Tuesday, January 31, 2012

Catnip

Sometimes you can pop down the cinema and be confronted with a rather depressing list, options narrowed if you have forgotten your £D specs at home. With much umming and aahing, we opted for Puss in Boots (2D) – I would have gone for Aardman’s Arthur Christmas but that was only available in 3D (we never watched Arthur Christmas while it was still in the cinema in the end).


After the tired performances of the last two Shrek movies, there was some trepidation about venturing into another adventure by the same people. Puss in Boots was now the eponymous star of the show, giving him a backstory in what seemed like a prequel to the Shrek saga. Set in some vertiginous outpost of Spain’s New World empire, it follows Puss’ latest hustle, the marks being the abominable twosome of Jack and Jill and their radioactive-looking magic beans. He is thwarted by Kitty Softpaws who is working for Humpty ‘Alexander’ Dumpty (not the English civil war royalist cannon that fell from its ramparts, but the nursery rhyme figure that resulted from the incident). The three together set out to capture the beans and raid the giant’s castle but who can be trusted.

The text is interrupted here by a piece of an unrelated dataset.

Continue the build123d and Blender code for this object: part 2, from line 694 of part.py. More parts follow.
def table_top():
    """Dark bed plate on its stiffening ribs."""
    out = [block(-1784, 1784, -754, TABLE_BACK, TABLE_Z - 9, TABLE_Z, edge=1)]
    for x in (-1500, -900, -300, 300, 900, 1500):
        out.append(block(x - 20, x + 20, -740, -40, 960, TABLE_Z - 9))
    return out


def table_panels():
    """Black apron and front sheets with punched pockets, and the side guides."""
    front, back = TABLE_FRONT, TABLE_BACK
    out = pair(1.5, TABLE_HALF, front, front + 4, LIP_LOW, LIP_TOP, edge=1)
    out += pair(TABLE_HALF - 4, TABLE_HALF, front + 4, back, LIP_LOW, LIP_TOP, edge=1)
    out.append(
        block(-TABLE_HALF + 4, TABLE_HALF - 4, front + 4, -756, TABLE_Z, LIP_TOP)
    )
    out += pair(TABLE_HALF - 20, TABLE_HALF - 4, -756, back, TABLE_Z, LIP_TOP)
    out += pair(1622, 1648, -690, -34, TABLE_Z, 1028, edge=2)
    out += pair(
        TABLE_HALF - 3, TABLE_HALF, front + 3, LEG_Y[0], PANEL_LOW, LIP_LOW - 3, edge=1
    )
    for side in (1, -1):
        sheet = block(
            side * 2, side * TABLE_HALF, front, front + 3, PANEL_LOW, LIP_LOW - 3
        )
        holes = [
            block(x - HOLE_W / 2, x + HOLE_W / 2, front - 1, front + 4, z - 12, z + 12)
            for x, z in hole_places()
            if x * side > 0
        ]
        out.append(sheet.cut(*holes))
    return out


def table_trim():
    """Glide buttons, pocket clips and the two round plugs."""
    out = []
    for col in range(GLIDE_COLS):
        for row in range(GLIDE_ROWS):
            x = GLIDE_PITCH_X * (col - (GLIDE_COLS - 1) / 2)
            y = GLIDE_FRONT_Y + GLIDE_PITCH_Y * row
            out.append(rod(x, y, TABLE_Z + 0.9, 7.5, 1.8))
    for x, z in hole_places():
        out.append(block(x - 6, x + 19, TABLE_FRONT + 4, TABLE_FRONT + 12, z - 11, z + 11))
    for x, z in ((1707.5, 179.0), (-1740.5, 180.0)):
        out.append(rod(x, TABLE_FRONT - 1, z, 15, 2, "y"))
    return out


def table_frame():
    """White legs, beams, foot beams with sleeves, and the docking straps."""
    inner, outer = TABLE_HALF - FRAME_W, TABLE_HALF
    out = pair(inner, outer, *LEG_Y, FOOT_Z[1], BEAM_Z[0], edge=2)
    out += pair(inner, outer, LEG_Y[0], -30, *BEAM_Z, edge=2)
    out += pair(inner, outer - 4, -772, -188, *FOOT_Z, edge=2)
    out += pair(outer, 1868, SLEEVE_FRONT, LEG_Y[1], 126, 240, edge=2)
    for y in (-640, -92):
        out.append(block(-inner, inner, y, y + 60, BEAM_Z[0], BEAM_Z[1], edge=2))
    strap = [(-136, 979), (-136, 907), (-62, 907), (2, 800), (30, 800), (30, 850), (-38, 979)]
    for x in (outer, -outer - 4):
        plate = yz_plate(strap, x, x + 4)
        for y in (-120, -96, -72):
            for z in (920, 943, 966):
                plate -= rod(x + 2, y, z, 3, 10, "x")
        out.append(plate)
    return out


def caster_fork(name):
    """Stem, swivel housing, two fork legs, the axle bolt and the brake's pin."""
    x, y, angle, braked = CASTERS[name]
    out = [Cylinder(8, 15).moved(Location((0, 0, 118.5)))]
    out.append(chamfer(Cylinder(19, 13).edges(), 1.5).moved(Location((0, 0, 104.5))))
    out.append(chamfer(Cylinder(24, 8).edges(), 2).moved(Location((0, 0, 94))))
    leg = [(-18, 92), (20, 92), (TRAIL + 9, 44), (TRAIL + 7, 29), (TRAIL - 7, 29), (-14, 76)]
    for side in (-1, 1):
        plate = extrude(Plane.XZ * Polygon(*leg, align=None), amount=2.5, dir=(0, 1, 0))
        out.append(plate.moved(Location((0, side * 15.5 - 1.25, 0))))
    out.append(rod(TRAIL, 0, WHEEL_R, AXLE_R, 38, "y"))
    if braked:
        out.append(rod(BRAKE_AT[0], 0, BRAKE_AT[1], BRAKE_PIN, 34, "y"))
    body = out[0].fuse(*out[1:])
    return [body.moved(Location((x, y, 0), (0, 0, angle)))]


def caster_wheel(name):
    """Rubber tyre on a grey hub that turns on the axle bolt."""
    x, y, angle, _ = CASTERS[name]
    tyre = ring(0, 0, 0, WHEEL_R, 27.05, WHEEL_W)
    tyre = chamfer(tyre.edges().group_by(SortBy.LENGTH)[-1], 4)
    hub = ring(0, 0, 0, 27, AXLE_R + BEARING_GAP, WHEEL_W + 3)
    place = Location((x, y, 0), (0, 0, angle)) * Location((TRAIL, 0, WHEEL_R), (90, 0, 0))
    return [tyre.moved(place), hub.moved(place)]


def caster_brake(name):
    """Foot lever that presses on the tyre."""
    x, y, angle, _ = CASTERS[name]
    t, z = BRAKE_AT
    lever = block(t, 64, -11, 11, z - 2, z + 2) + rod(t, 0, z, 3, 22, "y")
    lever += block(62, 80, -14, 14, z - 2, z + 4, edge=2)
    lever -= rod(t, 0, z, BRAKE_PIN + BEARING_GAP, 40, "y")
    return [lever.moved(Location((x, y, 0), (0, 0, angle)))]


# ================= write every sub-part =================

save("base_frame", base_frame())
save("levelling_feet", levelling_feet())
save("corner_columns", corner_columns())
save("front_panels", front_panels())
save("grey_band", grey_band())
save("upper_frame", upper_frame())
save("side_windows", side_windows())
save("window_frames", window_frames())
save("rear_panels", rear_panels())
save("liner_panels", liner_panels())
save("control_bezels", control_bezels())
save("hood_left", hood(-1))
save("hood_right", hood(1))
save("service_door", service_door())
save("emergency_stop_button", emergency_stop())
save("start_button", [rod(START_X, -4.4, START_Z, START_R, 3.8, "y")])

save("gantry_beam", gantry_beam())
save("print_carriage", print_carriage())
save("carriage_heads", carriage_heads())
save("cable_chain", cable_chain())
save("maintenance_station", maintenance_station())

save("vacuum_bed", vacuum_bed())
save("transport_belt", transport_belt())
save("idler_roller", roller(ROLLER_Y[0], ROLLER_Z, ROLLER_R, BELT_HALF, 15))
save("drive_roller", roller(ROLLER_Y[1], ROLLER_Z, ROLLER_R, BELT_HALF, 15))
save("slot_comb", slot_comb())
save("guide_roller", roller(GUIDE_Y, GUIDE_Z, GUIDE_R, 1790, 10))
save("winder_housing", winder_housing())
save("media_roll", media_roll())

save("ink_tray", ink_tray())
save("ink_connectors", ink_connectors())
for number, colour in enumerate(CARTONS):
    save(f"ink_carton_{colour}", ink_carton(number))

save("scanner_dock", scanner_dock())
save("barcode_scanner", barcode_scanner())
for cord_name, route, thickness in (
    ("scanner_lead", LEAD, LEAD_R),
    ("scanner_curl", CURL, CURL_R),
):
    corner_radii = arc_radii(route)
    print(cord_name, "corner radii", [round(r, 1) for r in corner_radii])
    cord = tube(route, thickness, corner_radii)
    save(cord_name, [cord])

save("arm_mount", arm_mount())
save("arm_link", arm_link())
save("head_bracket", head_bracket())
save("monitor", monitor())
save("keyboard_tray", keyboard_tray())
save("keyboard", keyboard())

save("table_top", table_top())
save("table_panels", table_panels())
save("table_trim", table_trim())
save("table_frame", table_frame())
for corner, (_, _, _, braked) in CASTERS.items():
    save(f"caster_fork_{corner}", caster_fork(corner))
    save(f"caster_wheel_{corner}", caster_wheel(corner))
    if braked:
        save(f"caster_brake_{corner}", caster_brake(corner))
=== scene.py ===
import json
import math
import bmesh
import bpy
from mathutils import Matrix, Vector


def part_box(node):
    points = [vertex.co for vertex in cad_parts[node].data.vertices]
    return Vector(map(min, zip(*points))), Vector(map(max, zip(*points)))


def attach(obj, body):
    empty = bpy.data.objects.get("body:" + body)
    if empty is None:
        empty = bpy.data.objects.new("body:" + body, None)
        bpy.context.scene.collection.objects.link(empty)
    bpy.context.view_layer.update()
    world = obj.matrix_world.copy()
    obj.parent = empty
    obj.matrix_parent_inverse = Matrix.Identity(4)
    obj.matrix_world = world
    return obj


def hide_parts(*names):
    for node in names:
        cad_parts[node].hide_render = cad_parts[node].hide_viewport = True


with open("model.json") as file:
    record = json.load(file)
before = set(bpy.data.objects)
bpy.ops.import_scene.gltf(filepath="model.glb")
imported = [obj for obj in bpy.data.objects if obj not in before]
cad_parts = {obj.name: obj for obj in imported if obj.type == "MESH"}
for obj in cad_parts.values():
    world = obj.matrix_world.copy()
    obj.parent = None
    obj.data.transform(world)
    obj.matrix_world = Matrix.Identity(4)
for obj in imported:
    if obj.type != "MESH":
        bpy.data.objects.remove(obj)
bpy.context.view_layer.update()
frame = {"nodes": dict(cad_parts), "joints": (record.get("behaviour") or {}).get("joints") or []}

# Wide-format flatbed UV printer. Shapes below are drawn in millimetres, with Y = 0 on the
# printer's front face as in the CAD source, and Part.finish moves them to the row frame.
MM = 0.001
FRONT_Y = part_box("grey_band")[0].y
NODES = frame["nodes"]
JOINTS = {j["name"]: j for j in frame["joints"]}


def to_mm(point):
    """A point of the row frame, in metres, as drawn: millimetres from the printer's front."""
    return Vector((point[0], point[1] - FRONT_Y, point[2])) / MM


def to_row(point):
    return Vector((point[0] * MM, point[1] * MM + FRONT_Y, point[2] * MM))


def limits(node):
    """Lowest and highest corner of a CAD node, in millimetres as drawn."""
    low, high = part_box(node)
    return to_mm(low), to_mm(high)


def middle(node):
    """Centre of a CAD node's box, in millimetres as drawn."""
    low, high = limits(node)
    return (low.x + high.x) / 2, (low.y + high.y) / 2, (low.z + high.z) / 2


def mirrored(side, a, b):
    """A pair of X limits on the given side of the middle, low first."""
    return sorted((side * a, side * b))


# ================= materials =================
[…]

The strength of the movie - in contrast to the previous two Shreks - is not in the setpieces, enjoyably chaotic as they are, but in the characterisation that makes you care or cavil in equal measure over the protagonists. Despite being in some baked Sierra Madre-like territory, it is a welcome about turn from lush and/or swampy fairyland, much of the humour seeming fresher, as well as giving a new and appropriate angle for Antonio Banderas to polish his Zorro burr (for of course he was the hero of the modern Zorro movies). Salma Hayek as a sultry Kitty with a traumatic past, Zach Galifianakis as the constantly scheming egg whose motives expertly change (or rather are revealed) as the narrative progresses and Billy Bon Thornton and Amy Sedaris as the hideous hill-billies Jack and Jill – all are worthy ingredients to a prequel that is the recipe for a sequel. Four out of five.